An investigator told her they had not found any of Mary’s letters inside the apartment.

On the same trip Florry and Diane visited St. Anthony’s Shrine in downtown Boston to present a gift to the priest who had
given Mary the last rites. Entering the rectory, they asked to speak with the monsignor. He would know where to find the priest
they were looking for. They were kept waiting a long while. Diane had an eerie feeling the priests working in the rectory
were going to great lengths to avoid them. No priest came to offer condolences for Mary’s highly publicized death.

Finally, the Sullivans were summoned to the monsignor’s office. Diane remembers him as a tall, slim older man wearing a long
black robe. Sitting behind a mahogany desk, he did not even bother to stand up to meet his guests. Diane and Florry sat down
in two wooden chairs across from him, and Florry began to speak. She said, “I have a gift for the priest who blessed my daughter,
and we were wondering if you had a lost and found. I believe Mary came here on New Year’s Eve, and we think she may have left
her letters behind.” The priest suddenly rose from his chair and rapped his knuckles on the mahogany desk. He stood over the
two women, shouting accusations and questioning the motive behind their visit.

Florry and Diane went numb for a moment. Finally, Diane regained her composure. She stood up and told the priest, “No one
is accusing you of anything. We are simply here to drop off a gift and search for my sister’s belongings. Why would you say
such a thing?” The monsignor deflected the question. “We do not have anything of hers, and I would like it if you left my
church,” he replied. Florry, who had devoted her life to the Catholic Church, was furious. Mother and daughter stormed out
of the rectory and into their car. “I can’t believe what just happened,” Diane muttered to herself as she stepped on the gas
and sped away.

As soon as they returned to their Cape Cod home, Diane got on the phone with the Boston police.

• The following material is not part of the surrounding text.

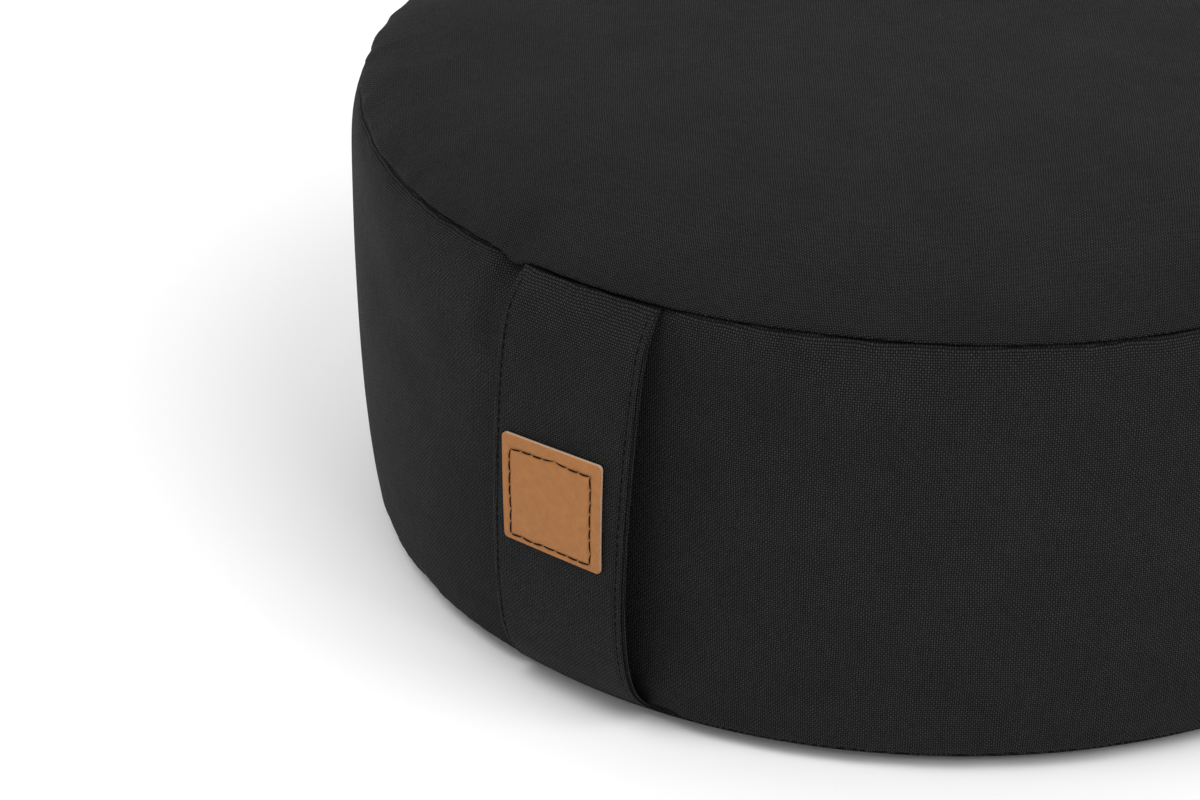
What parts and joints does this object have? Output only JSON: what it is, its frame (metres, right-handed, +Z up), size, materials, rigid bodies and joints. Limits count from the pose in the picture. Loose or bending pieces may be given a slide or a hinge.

She told a detective about
the incident at the church and asked what was being done to find Mary’s killer. The detective later learned that the priest
who had given Mary her last rites had left the church for the Assumption Friary in Woodbridge, New Jersey, where he took a
vow of silence.

Silence would be exactly what the family got from the Boston Police Department, too. The phone calls from detectives came
less frequently. In the days following Mary’s murder, investigators called Mary’s parents at least twice a week. But more
recently, the Sullivans were lucky if they heard from the police twice a month. And soon after Diane and Florry’s trip to
Boston, the family was getting no updates at all on the murder investigation. “I remember thinking, ‘God, I hope they know
what they’re doing,’” Diane recalls. Growing desperate, Florry wrote a letter to the psychic Jeane Dixon asking for help.
Dixon claimed to have predicted the assassination of President John F. Kennedy. The letter went unanswered.

The weeks and months after Mary’s murder were the most difficult of Diane’s life. She went back to class at Barnstable High
School, where she was a senior, and tried to regain some sort of normalcy. Diane’s close friends applauded her strength, but
the pain in her heart would not go away. “On those snowy winter nights,” she says, “I remember waking up out of a sound sleep
and thinking, ‘Mary must be so cold, so cold. I even grabbed a blanket out of the linen closet and almost drove to the cemetery
before I realized what I was doing.”

2 : The Killing Season

The murder of Mary Sullivan struck a particularly emotional chord with the general public. Mary’s photo was on the front page
of virtually every major newspaper in the nation. Her smiling eyes and auburn hair reminded readers of their own daughters,
their own sisters, and the girl next door. Letters from terrified citizens poured into the Boston Police Department and the
Massachusetts attorney general’s office. The message was clear: Find the Boston Strangler before he strikes again.

But Bostonians did not put their complete faith in the authorities. Frightened women dramatically changed their everyday routines.
Some began to vary their route home from work. Others purchased attack dogs. Hardware stores ran out of door locks. Women
even began to carry knives. Responding to the intense public pressure, Attorney General Edward Brooke created the Boston Strangler
Task Force. The goal of this elite unit made up of Boston and state police was to consolidate evidence from each strangling
to separate the serial killer from the copycats. The Boston Strangler Task Force would answer only to Brooke himself.

FEBRUARY 1964

Special officer Jim Mellon of the Boston Police Department rubbed his tired blue eyes and lit a cigarette. He exhaled a small
plume of smoke and stared at the ceiling. Mellon was brainstorming. The forty-year-old cop, who had been working on the Boston
Strangler case from the beginning, was one of the first investigators chosen for the Boston Strangler Task Force. Mellon kept
reviewing Mary Sullivan’s case file inside the task force office under the golden dome of the statehouse. The office was filled
with bulging filing cabinets containing thousands of documents on the Boston Strangler case. Mary Sullivan’s murder was not
yet a month old, but because of the media attention, her file was already double the size of any of those concerning the other
ten slayings.

Mellon racked his brain to find a common element in Mary Sullivan’s murder and the previous killings. Yes, the women all had
been strangled, and most of the victims were found with multiple ligatures wrapped tightly around their necks. But the killer
or killers of the later victims could have taken this cue from the city’s two major newspapers, the
Boston Globe
and the
Record American,
which had recounted the crimes in graphic detail.

If you hated a woman and wanted her dead, you could strangle her and the blame would be pinned on the perpetrator of the earlier
killings. Mellon went over this theory in his mind. The detective could not get past the many discrepancies in the crime scenes.
The newspapers were calling the murders sex crimes; yet only a few of the women had been raped. The wide range of the victims’
ages also troubled Mellon. The psychiatrists he consulted said serial killers selected their victims based on a particular
profile. They hunted old women or young women, but usually not both. Thus, Mellon believed these murders were not the act
of a single crazed man. But to prove his theory, he would have to go back to the very beginning. The detective closed Mary
Sullivan’s case file and picked up another manila envelope from the large stack on his desk. The cover read: Anna Slesers.